The most noticeable place I feel my anxiety kick in, is at the gym. Two years ago, I felt like I could go to any gym and feel confident in myself and my workouts. However, now I can’t even stay in the gym for an hour before I panic and need to leave. It’s a combination of not feeling good about the way I look and the paranoia that everyone is looking at me, judging me.

As of right now, I don’t have to go to the gym because I created one at home. Solved that problem.

But in the long run, it doesn’t really solve anything. I just end up avoiding the whole situation and stay in my comfort zone at home.

I did go to the gym last week just because I had a free day pass, and it was terrible. I felt overwhelmed and uneasy but the most frustrating thing about it was how horrible I felt about my body. I didn’t feel strong. I looked in the mirror and saw a thin, depressed girl. It made me want to cry, so I worked through my sets and left.

Working out at home, I don’t have mirrors, so it’s been hard to really see myself. Going to the gym that day made me realize that I needed to reevaluate my health. If I’m being honest with myself, I haven’t been eating very much and tend to skip meals altogether at work, yet I always come up with some excuse why I couldn’t eat. ‘there wasn’t anything to eat’ or ‘I just didn’t have time’.

So in terms of eating, I’d say I have some work to do. The voices from the eating disorder are still there, louder than ever it seems, and it’s tough to tune them out and push through. They have been affecting my thinking and I know it. There’s no way around the truth, and the truth is: I am falling backwards. 

On the more positive note, and I’ve talked about this before. I feel like my communication skills have greatly improved in the last two years. Mainly because of my relationship with J. He has really pushed me to express myself and say what’s on my mind. At first it was annoying, and I felt challenged by him. But now I know he does it out of love and I know now how beneficial communication really is.

I still have improvements to make obviously, but I have been able to voice my opinions and concerns more easily, as well as my hopes and dreams, which makes everything run more smoothly, especially in the relationship.
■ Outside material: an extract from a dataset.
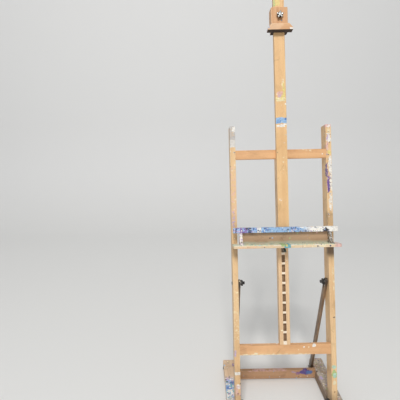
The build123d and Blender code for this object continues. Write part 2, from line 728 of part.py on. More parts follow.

When we are on the same page and know where one another’s head is at, it’s easier to understand each other, But it’s also been helping at work. Just allowing me to speak up and make my voice known, whether it’s about something bothering me or just letting people know what’s going on during the day.

It’s a bumpy road. Changing. Growing. It’s overwhelming for me, mostly because I feel like I have so many things to work on, I’m not sure where to start. Lately though, I’ve been trying to just keep reiterating that I’m trying my best and everything will work out. If I can keep thinking positively, then I’ll figure things out, I’ll continue to make small changes towards becoming a stronger version of myself.

It truly is all about being more positive, and acting less like a victim.